You may want to start searching for certain characteristics other than looks. Ask yourself why you want the dog, what you plan on doing with the dog, how long the dog will be left alone during the day, etc. Then, start looking for a dog that best meets your lifestyle.

For example, if you work 8 hrs. a day and are not able to come home in the middle to take the dog out and spend some time with it during lunch, and you adopt a dog that looks exactly the way you want but has severe SA, you nor the dog will be happy in the long run. Also, you may be looking for a working dog and end up adopting one that is a couch potato. Or, you may be looking for a couch potato and end up with a high energy ball of fire.

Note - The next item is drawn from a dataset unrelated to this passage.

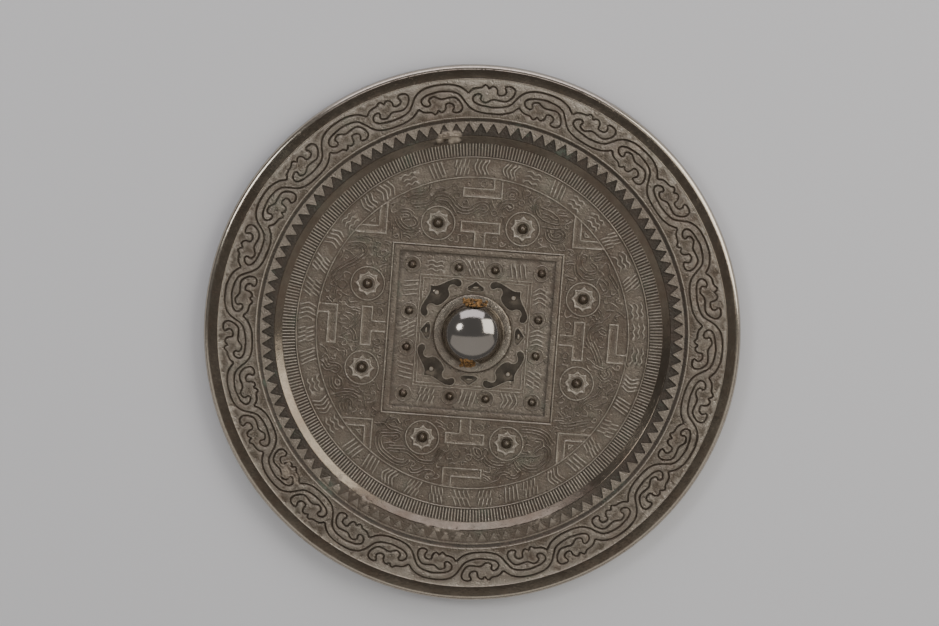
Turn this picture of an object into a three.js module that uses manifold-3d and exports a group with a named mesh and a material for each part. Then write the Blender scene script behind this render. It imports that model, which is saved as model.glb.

Just be patient and I'm sure you'll find the perfect dog for you. Thank you so much for rescuing.


----------



## onegrenade0321 (Dec 26, 2007)

yeah I already what I want in the way of other characteristics... and really Im not to picky the pup I have now is pretty high energy and the one I had before was just a mad man... I also grew up around pits... my grandfather had like 3 or 4 on his ranch, he loved them. so I understand that color is not the only thing I should look for but I want a brindle and I wont get one if it doesnt fit the other requirements too but If I cant find any brindle at all then I cant really start narrowing it down. so thats the goal, find enough that I can start to be picky. by the way thanks for the recommendations on the rescue groups everyone... its just what I need.


----------